The relationship between these born friends has definitely changed over the years. Now, sibling relationship has become more friendly and liberal. Earlier, the elder brother and sister were a respected lot. They took up the responsibility of their younger siblings. They had to set an example to be followed by the younger ones in the family. More than friends, the elder siblings played the role of a parent.

Narsimha R S Reddy, a 60-year-old and a father of three, says, “We loved our brothers and sisters but never expressed it so well. Also, I remember how my younger brother respected me and my opinions. Even if he differed with me he would not contradict me.

Now I find my three children voice their views fearlessly in front of me.”

According to Reddy, “I took full responsibility of my younger brother’s family after losing him to a cardiac arrest. I don’t think my children would have ever done this if they were in my place as they are supporters of nuclear families.”

Siblings have always been a great support and in today’s stressful surroundings, we need them even more. As Saba Seher, a writer, aptly says, “I need my siblings more than my parents needed theirs. For, the life we lead is more stressful. Our parents’ lives were much simpler. For me my brother and sisters are major stress busters.”

Some parents believe that the emotional bond that brothers and sisters share in childhood has become weak with sibling rivalry on the rise. Now, children do not like to share their toys, chocolates or books. In some cases, they see each other as competitors of their parents’ love. Ganga Krishnakumar, who works at Cypress Semiconductor, says, “The emotional quotient in the relationship that my sister and I shared was much higher than in the relationship between my two sons.” Shail Jhavar, a mother of two adds, “All day my sons indulge in fights over trivial issues. I don’t remember ever having fought with my brother.”

However, once children grow up to be adults they might wonder why they fussed and fought so much and discover a true friend in each other. Kavya, a college girl, quips, “My brother and sister are more like friends to me with whom I can share my outings and jokes.” Vatsala, a B.Tech student at PESIT, says, “My elder sister is a combination of a friend and a guide. I can share everything with her without worrying about what she’ll think of me.” Dhruti too shares a frank relationship with her sister. She says, “The day I turned 18, my elder sister said ‘you’re a big girl now’ and took me to a multiplex to see an adult film.”

Technological invasion too has affected sibling relationship. Abhinash, a Ph.D student at IISc, says, “Letters were the only way my mother could communicate with her siblings, after her marriage. Now, we have moved on from these snail-paced posts. I see my wife calling up her sister every day.” However, Ramesh Kumar Singh, an Assistant Professor at IIT Bombay, differs, “Earlier, there were no TV, video games, computers and mobile phones. Siblings were the only companions. Today, children are surrounded with various gadgets and they have very little time to interact and have fun with their siblings.”

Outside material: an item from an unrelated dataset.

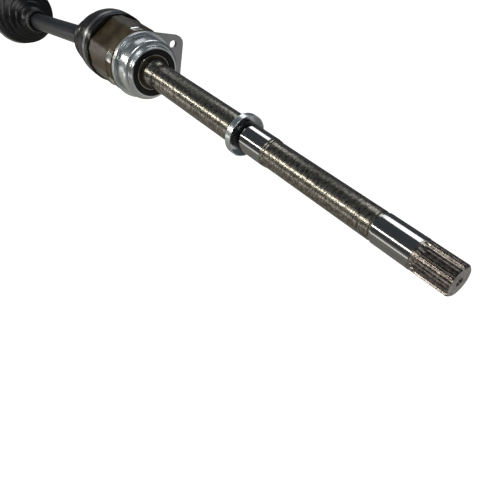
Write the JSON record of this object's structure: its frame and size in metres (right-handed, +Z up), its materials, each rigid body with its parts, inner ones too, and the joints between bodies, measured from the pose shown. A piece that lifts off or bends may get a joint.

There is a change in post wedding sibling relationship too. In the past, women after their wedding were focussed on their husband’s family and communication with their parents and siblings was limited but now it is not so. Women maintain a caring relationship with their family even after their wedding.”

A schoolgirl Jyothir, who’s an only child, says, “When I see my friends having fun with their siblings, I feel lonely. But I do have fun with my cousins when I visit my village.”

In a nuclear setup, the importance of siblings is even more so. They are with us as playmates throughout childhood. As adults, they are aware of the other’s struggles, victories and disappointments. And as these born friends age, they share it all — family feuds, interesting stories of their children and grandchildren and of course occasional trips down memory lane.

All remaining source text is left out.